The court has carefully reviewed the cited e-mails. The e-mails contain no discussion of price, location of booths, or exhibitor contract terms. Indeed, according to the May 28, 2003, e-mail, Reed would not disseminate such information to exhibitors until early July, consistent with its obligation under the Separation Agreement to withhold disseminating, executing, or accepting contracts for a 2004 hardware show until July 4, 2003. The cited e-mails show only that Reed was promoting its 2004 show, as permitted as of the signing of the Separation Agreement. The e-mails are therefore not evidence that Reed breached the Separation Agreement.
Accordingly, Reed is entitled to summary judgment on Count XIII.
F. Fraud (Count I) and Unjust Enrichment (Count VI)

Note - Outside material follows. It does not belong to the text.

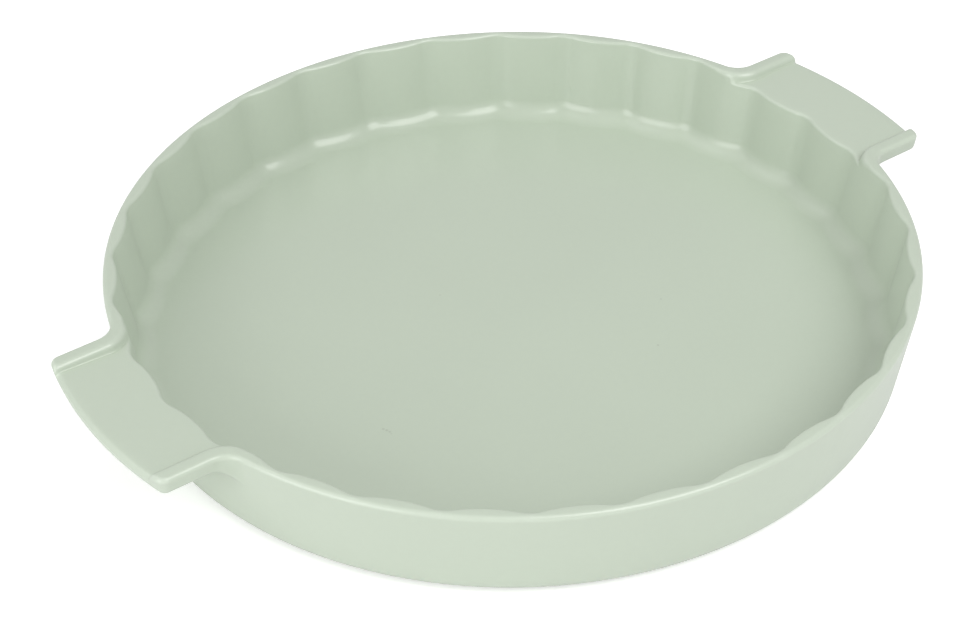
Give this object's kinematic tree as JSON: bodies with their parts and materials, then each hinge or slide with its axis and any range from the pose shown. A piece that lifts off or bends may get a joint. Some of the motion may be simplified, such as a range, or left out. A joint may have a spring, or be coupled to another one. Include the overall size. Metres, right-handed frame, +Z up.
{
  "type": "pie dish",
  "caption": "Round stoneware pie dish with a fluted inner wall, a flat floor, two lug handles with sunk panels and a bare foot ring.",
  "frame": {"origin": "on the table under the middle of the dish, which is the bottom centre of its box", "axes": "+X along the two handles, towards handle_right; +Z up through the open top"},
  "size_m": [0.3466, 0.2995, 0.04],
  "materials": {
    "sage_glaze": "satin",
    "bare_clay": "matt"
  },
  "bodies": {
    "root": {"dish_floor": "sage_glaze", "fluted_wall": "sage_glaze", "handle_left": "sage_glaze", "handle_right": "sage_glaze", "foot_ring": "bare_clay"}
  },
  "joints": []
}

Reed did not seek summary judgment on either American Hardware's claim of fraud (Count I) or of unjust enrichment (Count VI). However, neither claim is legally viable. In the only portion of Count I not barred by the mutual release in the Separation Agreement, American Hardware alleges that Reed concealed revenue by submitting a false financial statement on September 17, 2003. However, the allegations are merely that Reed failed to meet its contractual obligation to share revenue and, therefore, is merely a claim of breach of contract disguised as a tort claim. See Murphy Bros., 2009 WL 3152827, at *4 (N.D. Ill. Sept. 28, 2009) ("Tort law does not provide a remedy for the breach of a duty arising out of a contract."). Accordingly, summary judgment is granted to Reed on Count I
Likewise, the allegations in Count VI that Reed was unjustly enriched by retaining undisclosed revenues is merely a claim that Reed breached the parties' contract by failing to share revenues as required. See Utility Audit, Inc. v. Horace Mann Serv. Corp., 383 F.3d 683, 688 (7th Cir. 2004) (unjust enrichment claims cannot be maintained where the parties' relationship is governed by contract). Accordingly, summary judgment is also granted to Reed on Count VI.
CONCLUSION
For the foregoing reasons, the motions for summary judgment of Reed [854-1] and Freeman [847-1] are granted on the following claims of American Hardware's Second Amended Complaint: fraudulent inducement, civil conspiracy (Count III), breach of contract (Count IV), tortious interference with prospective economic advantage (Count XI), and breach of the Separation Agreement (Count XIII). Summary judgment is also granted to Reed on the claims fraud (Count I) and unjust enrichment (Count VI) and, consistent with the grand of summary judgment on the fraudulent inducement claim, on the claims of breach of fiduciary duty (Count V) and for an accounting (Count XII) that pre-date the Separation Agreement. Finally, summary judgment is granted on the following claims that post-date the Separation Agreement: (i) failure to failure to share all revenue derived from the sale or rental of space; (2) failure to pay all expenses; and (3) failure to comply with the operational provisions of the Show Agreement.
In addition, the motions to strike American Hardware's improper responses to Freeman and Reed's Local Rule 56.1 statements, [971-1] and [978-1], are granted.
Finally, Reed's motion to supplement the record with additional authority [1079-1] is granted.